Saved data entries:
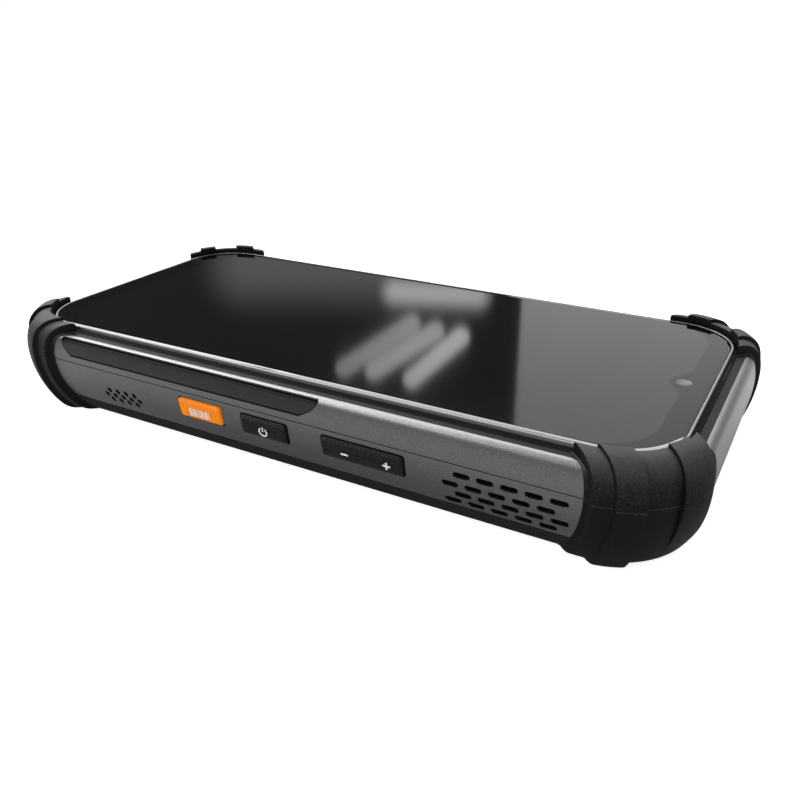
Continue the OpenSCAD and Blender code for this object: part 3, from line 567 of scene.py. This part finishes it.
def make_trim_strips(finish, bare_painted_shade):
    """Smooth strips in the front shell. Their upper edge is drawn near-black, as painted shadow of the gap to the
    shell.
    """
    recess, bevel, depth, painted_shadow_edge = 0.1, 0.1, 1, 0.3
    rows = trim_rows()
    for name, side in (("right", -1), ("left", 1)):
        loops = []
        for i, (z, start, end) in enumerate(rows):
            front = skin_at(z) - recess - (bevel if i in (0, len(rows) - 1) else 0)
            back = skin_at(z) - depth
            loops.append([(x, side * (HALF_W + o), z) for x, o in (
                (start, back), (start, front - bevel), (start + bevel, front),
                (end - bevel, front), (end, front - bevel), (end, back))])
        node = "trim_strip_" + name
        piece = wrap(node + "_dressed", loops)
        # Painted shadow: the top of each strip is near-black, for the shade in the gap above it
        two_finishes(piece, finish, bare_painted_shade, lambda face: face.center.z > TRIM_Z[1] - painted_shadow_edge)
        settle(piece, None, [node])


def leaning_oval(x, z, grow):
    """Microphone hole, 1.44 mm by 1.16 mm, its long way from upper left to lower right"""
    points, half_long, half_short = [], 0.72, 0.58
    for i in range(24):
        a, b = (half_long + grow) * cos(radians(15 * i)), (half_short + grow) * sin(radians(15 * i))
        points.append((x + (a + b) / sqrt(2), z + (b - a) / sqrt(2)))
    return points


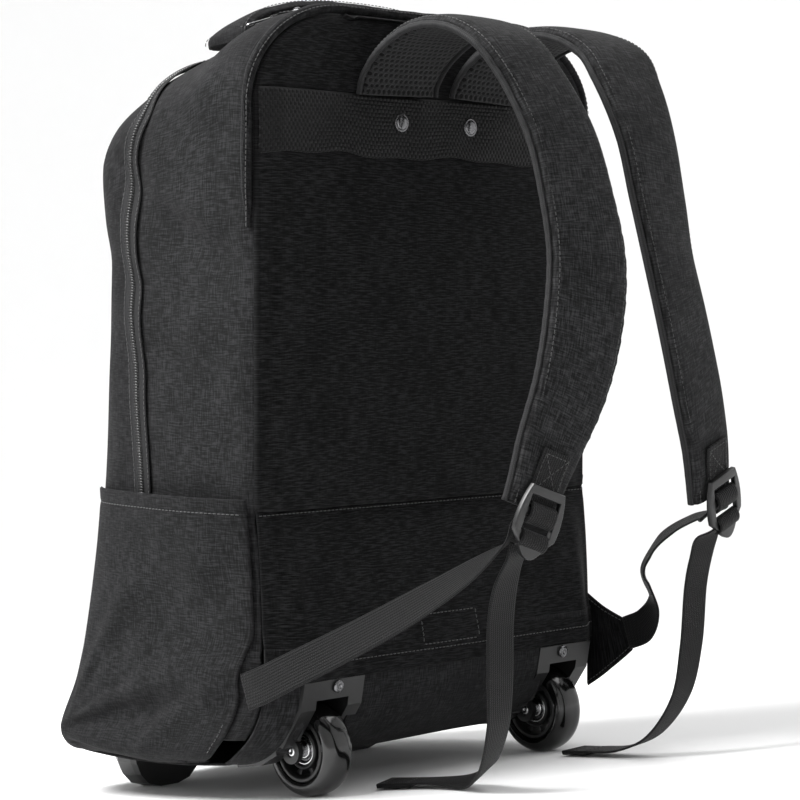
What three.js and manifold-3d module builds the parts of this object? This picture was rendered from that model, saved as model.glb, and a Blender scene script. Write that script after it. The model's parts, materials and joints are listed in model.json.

* **The exercise**:
Every entry must be quoted exactly as it appears above.

* **Response to this task**:
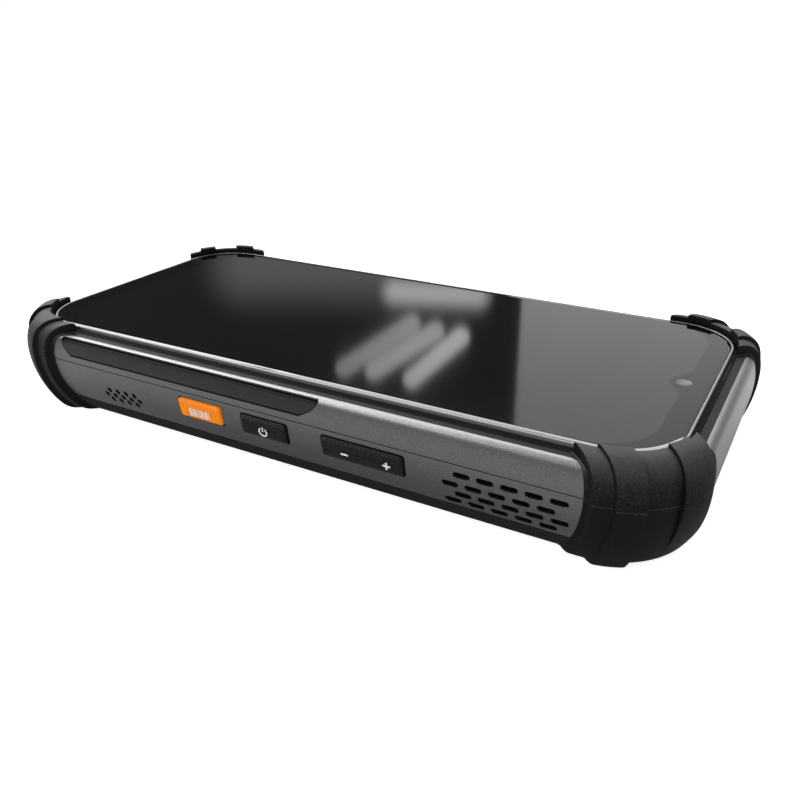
Continue the OpenSCAD and Blender code for this object: part 3, from line 567 of scene.py. This part finishes it.
def make_trim_strips(finish, bare_painted_shade):
    """Smooth strips in the front shell. Their upper edge is drawn near-black, as painted shadow of the gap to the
    shell.
    """
    recess, bevel, depth, painted_shadow_edge = 0.1, 0.1, 1, 0.3
    rows = trim_rows()
    for name, side in (("right", -1), ("left", 1)):
        loops = []
        for i, (z, start, end) in enumerate(rows):
            front = skin_at(z) - recess - (bevel if i in (0, len(rows) - 1) else 0)
            back = skin_at(z) - depth
            loops.append([(x, side * (HALF_W + o), z) for x, o in (
                (start, back), (start, front - bevel), (start + bevel, front),
                (end - bevel, front), (end, front - bevel), (end, back))])
        node = "trim_strip_" + name
        piece = wrap(node + "_dressed", loops)
        # Painted shadow: the top of each strip is near-black, for the shade in the gap above it
        two_finishes(piece, finish, bare_painted_shade, lambda face: face.center.z > TRIM_Z[1] - painted_shadow_edge)
        settle(piece, None, [node])


def leaning_oval(x, z, grow):
    """Microphone hole, 1.44 mm by 1.16 mm, its long way from upper left to lower right"""
    points, half_long, half_short = [], 0.72, 0.58
    for i in range(24):
        a, b = (half_long + grow) * cos(radians(15 * i)), (half_short + grow) * sin(radians(15 * i))
        points.append((x + (a + b) / sqrt(2), z + (b - a) / sqrt(2)))
    return points


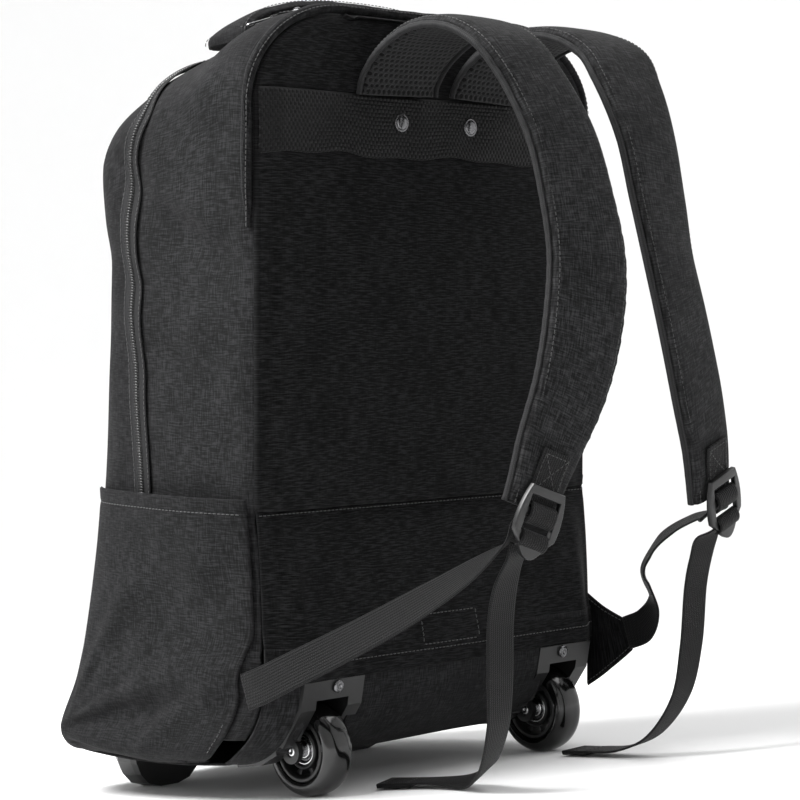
What three.js and manifold-3d module builds the parts of this object? This picture was rendered from that model, saved as model.glb, and a Blender scene script. Write that script after it. The model's parts, materials and joints are listed in model.json.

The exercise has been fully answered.